Jump to Main Content
Changes in soil microbial communities due to biological invasions can reduce allelopathic effects
- Li, Yang‐Ping, Feng, Yu‐Long, Kang, Zong‐Li, Zheng, Yu‐Long, Zhang, Jiao‐Lin, Chen, Ya‐Jun
- Journal of applied ecology 2017 v.54 no.5 pp. 1281-1290
- Ageratina adenophora, Arthrobacter, allelochemicals, allelopathy, ecological invasion, ecological restoration, ecosystems, indigenous species, invasive species, plants (botany), seed germination, soil, soil microorganisms
- Soil microbes are important in mediating allelopathic interactions between invasive and native plants in the field. However, it was not known how these interactions vary in the process of biological invasions and the effects of soil microbes; this knowledge may facilitate understanding the dynamics and mechanisms of biological invasions and managing invaded ecosystems. We conducted competition and seed germination experiments to determine the allelopathic effects of Ageratina adenophora in soils from 42 sites with varying abundances of the invasive plant. Then we isolated the microbes that could degrade the allelochemicals of the invasive plant and tested their functions. In both experiments, the allelopathic effects of the invasive plant were much stronger in soils from non‐invaded sites than in soils from invaded sites. Activities of the allelochemical‐degrading microbes were higher and degradation of the allelochemicals of the invasive plant was faster in soils from invaded sites than in soils from non‐invaded sites.

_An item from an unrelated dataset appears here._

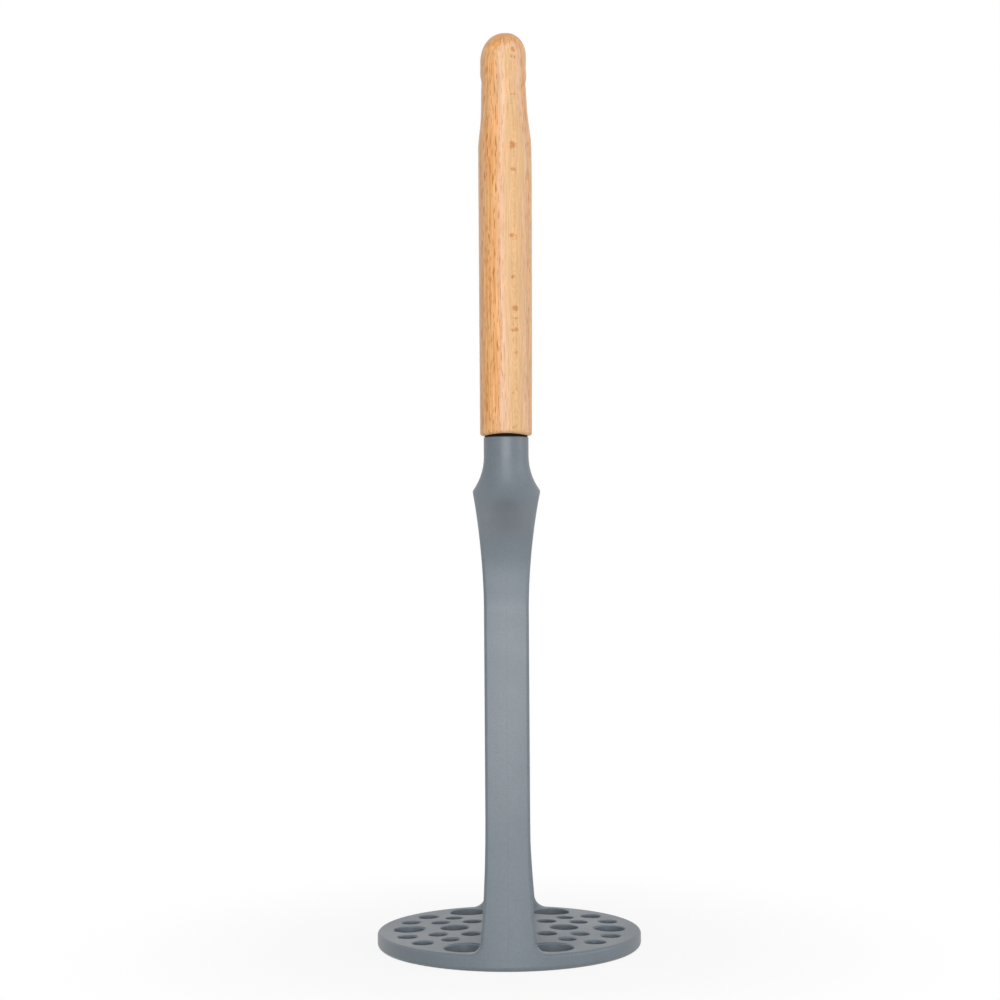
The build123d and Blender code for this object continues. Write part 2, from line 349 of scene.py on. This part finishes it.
# Tone of the wood by depth, with a ragged border between one tone and the next
border_rag = 1.6
border_width = 2.0
border_length = 20.0
border_middle = border_rag / 2
tone_reach = 24.0
# The pale pink stops up to a depth of 1.7 are partly wood where the ring lies flat and partly a
# painted highlight down the front
tones_with_painted_highlight = (
    (0.0, "#D3A878"), (0.5, "#D6AC7E"), (1.0, "#DDB492"), (1.7, "#DAAC81"), (2.5, "#E7B178"),
    (7.5, "#E6AE72"), (10.0, "#DEA974"), (13.0, "#DDAD7E"), (17.0, "#D9A46C"), (21.0, "#DCAA78"),
)
ragged_depth = add_node(tree, "ShaderNodeMath", {"operation": "MULTIPLY_ADD"}, {
    0: noise_along_grain(border_width, border_length, detail=3.0, roughness=0.6),
    1: border_rag, 2: depth}).outputs[0]
tone_share = add_node(tree, "ShaderNodeMapRange", {}, {
    "Value": ragged_depth, "From Min": border_middle, "From Max": border_middle + tone_reach})
tone = add_node(tree, "ShaderNodeValToRGB", {}, {0: tone_share.outputs[0]})
stops = tone.color_ramp.elements
stops.remove(stops[1])
for tone_depth, hex_colour in tones_with_painted_highlight:
    stop = stops.new(tone_depth / tone_reach) if tone_depth else stops[0]
    stop.color = linear(hex_colour)

# Fibres: long fine streaks along the grain, drawn a little coarser than real beech fibres
fibre_width = 0.5
fibre_length = 13.0
fibre_depth = 0.03
fibres = noise_along_grain(fibre_width, fibre_length, detail=4.0, roughness=0.65)
fibre_light = add_node(tree, "ShaderNodeMapRange", {}, {
    "Value": fibres, "From Min": 0.36, "From Max": 0.64, "To Min": 0.92, "To Max": 1.16})

# Darker streaks, wider and longer, where the rings stand more on edge
streak_width = 1.0
streak_length = 24.0
streak_strength = 0.7
streaks_from = 0.2
streaks_full = 2.8
streaks = noise_along_grain(streak_width, streak_length, roughness=0.6)
streaks = add_node(tree, "ShaderNodeMapRange", {}, {
    "Value": streaks, "From Min": 0.46, "From Max": 0.62, "To Max": streak_strength})
on_edge = add_node(tree, "ShaderNodeMapRange", {}, {
    "Value": ragged_depth, "From Min": border_middle + streaks_from,
    "From Max": border_middle + streaks_full})
streak_share = add_node(tree, "ShaderNodeMath", {"operation": "MULTIPLY"}, {
    0: streaks.outputs[0], 1: on_edge.outputs[0]})
tone = add_node(tree, "ShaderNodeMix", {"data_type": "RGBA"}, {
    "Factor": streak_share.outputs[0], colour_a: tone.outputs["Color"], colour_b: linear("#D28A45")})

# Contours: the faint nested ovals of the flat-lying ring
contour_step = 0.15
contour_contrast = 0.045
contours_full = 0.3
contours_end = 0.9
ripple = 1.6
ripple_width = 46.7
ripple_length = 7.0
contours = add_node(tree, "ShaderNodeMath", {"operation": "MULTIPLY_ADD"}, {
    0: noise_along_grain(ripple_width, ripple_length, detail=1.0), 1: ripple, 2: depth})
contours = add_node(tree, "ShaderNodeMath", {"operation": "MULTIPLY"}, {
    0: contours.outputs[0], 1: 2 * math.pi / contour_step})
contours = add_node(tree, "ShaderNodeMath", {"operation": "SINE"}, {0: contours.outputs[0]})
flatness = add_node(tree, "ShaderNodeMapRange", {}, {
    "Value": depth, "From Min": contours_full, "From Max": contours_end,
    "To Min": contour_contrast, "To Max": 0.0})
light = add_node(tree, "ShaderNodeMath", {"operation": "MULTIPLY_ADD"}, {
    0: contours.outputs[0], 1: flatness.outputs[0], 2: fibre_light.outputs[0]})
wood = add_node(tree, "ShaderNodeVectorMath", {"operation": "SCALE"}, {
    0: tone.outputs[blended], "Scale": light.outputs[0]}).outputs[0]

# Rays: bundles of cells that run out to the bark and end on the surface as short upright dashes,
# drawn a little coarser than they are and placed by the way round the oval and the drop. The two
# sizes have each their spacing round the handle, their spacing along it and their strength.
ray_sizes = ((0.58, 6.4, 0.95), (0.44, 3.8, 0.85))
rayless_share = 0.4
ray_radius_share = 0.36
ray_edge_share = 0.1
rays_from = -0.4
rays_full = 2.2
lean_width = 5.0
lean_length = 10.0
to_circle = add_node(tree, "ShaderNodeVectorMath", {"operation": "DIVIDE"}, {
    0: place, 1: (handle_high.x / millimetre, -handle_high.y / millimetre, 1.0)})
to_circle = add_node(tree, "ShaderNodeSeparateXYZ", {}, {0: to_circle.outputs[0]})
turn = add_node(tree, "ShaderNodeMath", {"operation": "ARCTAN2"}, {
    0: to_circle.outputs["X"], 1: to_circle.outputs["Y"]})
way_round = add_node(tree, "ShaderNodeMath", {"operation": "MULTIPLY_ADD"}, {
    0: turn.outputs[0], 1: mean_radius, 2: noise_along_grain(lean_width, lean_length)})
ray_place = add_node(tree, "ShaderNodeCombineXYZ", {}, {"X": way_round.outputs[0], "Y": drop})
ray_show = add_node(tree, "ShaderNodeMapRange", {}, {
    "Value": ragged_depth, "From Min": border_middle + rays_from,
    "From Max": border_middle + rays_full})
for spacing_round, spacing_along, ray_strength in ray_sizes:
    cell = add_node(tree, "ShaderNodeVectorMath", {"operation": "MULTIPLY"}, {
        0: ray_place.outputs[0], 1: (1 / spacing_round, 1 / spacing_along, 0.0)})
    rays = add_node(tree, "ShaderNodeTexVoronoi", {"voronoi_dimensions": "2D"}, {
        "Vector": cell.outputs[0], "Scale": 1.0})
    chance = add_node(tree, "ShaderNodeSeparateColor", {}, {0: rays.outputs["Color"]})
    radius = add_node(tree, "ShaderNodeMapRange", {}, {
        "Value": chance.outputs[0], "From Min": rayless_share, "To Max": ray_radius_share})
    inside = add_node(tree, "ShaderNodeMath", {"operation": "SUBTRACT"}, {
        0: radius.outputs[0], 1: rays.outputs["Distance"]})
    inside = add_node(tree, "ShaderNodeMapRange", {}, {
        "Value": inside.outputs[0], "From Max": ray_edge_share, "To Max": ray_strength})
    ray_share = add_node(tree, "ShaderNodeMath", {"operation": "MULTIPLY"}, {
        0: inside.outputs[0], 1: ray_show.outputs[0]})
    wood = add_node(tree, "ShaderNodeMix", {"data_type": "RGBA"}, {
        "Factor": ray_share.outputs[0], colour_a: wood, colour_b: linear("#B0621C")}).outputs[blended]

# Brown marks in a line down the front, where a darker ring just comes to the surface: each one's
# drop, its half height and how far the ring rises there
marks = (
    (7.0, 1.0, 0.17), (9.7, 0.9, 0.15), (21.7, 0.9, 0.15), (27.0, 0.6, 0.14), (38.4, 1.9, 0.22),
    (46.4, 1.0, 0.17), (67.5, 1.3, 0.18), (81.1, 0.9, 0.17), (90.9, 1.6, 0.22), (94.0, 0.8, 0.15),
    (98.0, 1.0, 0.18), (105.0, 0.6, 0.13), (118.2, 0.5, 0.13), (129.2, 0.5, 0.13),
)
marks_aside = 3.0
mark_half_width = 1.5
mark_rag_size = 1.42857
mark_edge = 0.7
mark_strength = 0.85
drop_share = add_node(tree, "ShaderNodeMath", {"operation": "DIVIDE"}, {0: drop, 1: handle_height})
risen = add_node(tree, "ShaderNodeFloatCurve", {}, {"Value": drop_share.outputs[0]})
points = risen.mapping.curves[0].points
# A new curve climbs from 0 to 1, so its end comes down to 0 before the marks are set on it
points[1].location = (1.0, 0.0)
highest = max(rise for _, _, rise in marks)
for middle, half_height, rise in marks:
    for offset, share in ((-half_height, 0.0), (0.0, rise / highest), (half_height, 0.0)):
        points.new((middle + offset) / handle_height, share)
risen.mapping.update()
off_middle = add_node(tree, "ShaderNodeMath", {"operation": "SUBTRACT"}, {
    0: axes.outputs["X"], 1: marks_aside})
off_middle = add_node(tree, "ShaderNodeMath", {"operation": "DIVIDE"}, {
    0: off_middle.outputs[0], 1: mark_half_width})
off_middle = add_node(tree, "ShaderNodeMath", {"operation": "MULTIPLY"}, {
    0: off_middle.outputs[0], 1: off_middle.outputs[0]})
mark_level = add_node(tree, "ShaderNodeMath", {"operation": "SUBTRACT"}, {
    0: risen.outputs[0], 1: off_middle.outputs[0]})
rag = add_node(tree, "ShaderNodeTexNoise", {}, {
    "Vector": place, "Scale": 1 / mark_rag_size, "Detail": 1.0})
rag = add_node(tree, "ShaderNodeMapRange", {}, {
    "Value": rag.outputs["Fac"], "From Min": 0.3, "From Max": 0.7, "To Min": -0.65, "To Max": 0.5})
mark_level = add_node(tree, "ShaderNodeMath", {"operation": "ADD"}, {
    0: mark_level.outputs[0], 1: rag.outputs[0]})

# A mark is a little paler along its middle, where the ring is sanded through
paler_share = 0.2
paler = add_node(tree, "ShaderNodeMapRange", {"interpolation_type": "SMOOTHSTEP"}, {
    "Value": off_middle.outputs[0], "From Max": paler_share, "To Min": paler_share, "To Max": 0.0})
mark_level = add_node(tree, "ShaderNodeMath", {"operation": "SUBTRACT"}, {
    0: mark_level.outputs[0], 1: paler.outputs[0]})
mark_share = add_node(tree, "ShaderNodeMapRange", {"interpolation_type": "SMOOTHSTEP"}, {
    "Value": mark_level.outputs[0], "From Max": mark_edge, "To Max": mark_strength})
pores = add_node(tree, "ShaderNodeMapRange", {}, {
    "Value": fibres, "From Min": 0.4, "From Max": 0.6, "To Min": 1.0, "To Max": 0.7})
mark_share = add_node(tree, "ShaderNodeMath", {"operation": "MULTIPLY"}, {
    0: mark_share.outputs[0], 1: pores.outputs[0]})
on_front = add_node(tree, "ShaderNodeMath", {"operation": "LESS_THAN"}, {
    0: axes.outputs["Y"], 1: 0.0})
mark_share = add_node(tree, "ShaderNodeMath", {"operation": "MULTIPLY"}, {
    0: mark_share.outputs[0], 1: on_front.outputs[0]})
wood = add_node(tree, "ShaderNodeMix", {"data_type": "RGBA"}, {
    "Factor": mark_share.outputs[0], colour_a: wood, colour_b: linear("#BA6E28")}).outputs[blended]

# The end grain of the tip drinks more oil and is darker and warmer
tip_reach = 7.0
tip_strength = 0.75
tip_share = add_node(tree, "ShaderNodeMapRange", {"interpolation_type": "SMOOTHSTEP"}, {
    "Value": drop, "From Max": tip_reach, "To Min": tip_strength, "To Max": 0.0})
wood = add_node(tree, "ShaderNodeMix", {"data_type": "RGBA"}, {
    "Factor": tip_share.outputs[0], colour_a: wood, colour_b: linear("#C98848")}).outputs[blended]

# The sheen stands for the light that scatters in the oiled fibres at the edges of the handle
bump = add_node(tree, "ShaderNodeBump", {}, {
    "Strength": 0.35, "Distance": fibre_depth * millimetre, "Height": fibres})
silk = add_node(tree, "ShaderNodeMapRange", {}, {"Value": fibres, "To Min": 0.42, "To Max": 0.58})
skin = add_node(tree, "ShaderNodeBsdfPrincipled", {}, {
    "Base Color": wood, "Roughness": silk.outputs[0], "IOR": 1.5, "Sheen Weight": 0.5,
    "Sheen Roughness": 0.3, "Sheen Tint": linear("#FFF1E4"), "Normal": bump.outputs[0]})
add_node(tree, "ShaderNodeOutputMaterial", {}, {"Surface": skin.outputs[0]})
coat("handle", material)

In living soils from 30 sites with increasing abundance of A. adenophora, the allelopathic effects of the invasive plant decreased and degradation of the allelochemicals and activity of the allelochemical‐degrading microbes gradually increased. Two bacterial strains were isolated from the soils. Inoculation of Arthrobacter sp. ZS, which was isolated from soil invaded by A. adenophora, greatly increased the degradation of the allelochemicals, thereby decreasing its allelopathic effects. Synthesis and applications. Our results indicate that soils may accumulate microbes that can degrade allelochemicals in the process of biological invasions, gradually reducing the allelopathic effects of invasive species. The effects of soil microbes should be considered when studying dynamics and mechanisms of biological invasions. Application of allelochemical‐degrading microbes may facilitate ecological restoration of invaded or newly disturbed ecosystems by alleviating allelopathic inhibition of invasive plants on native plants.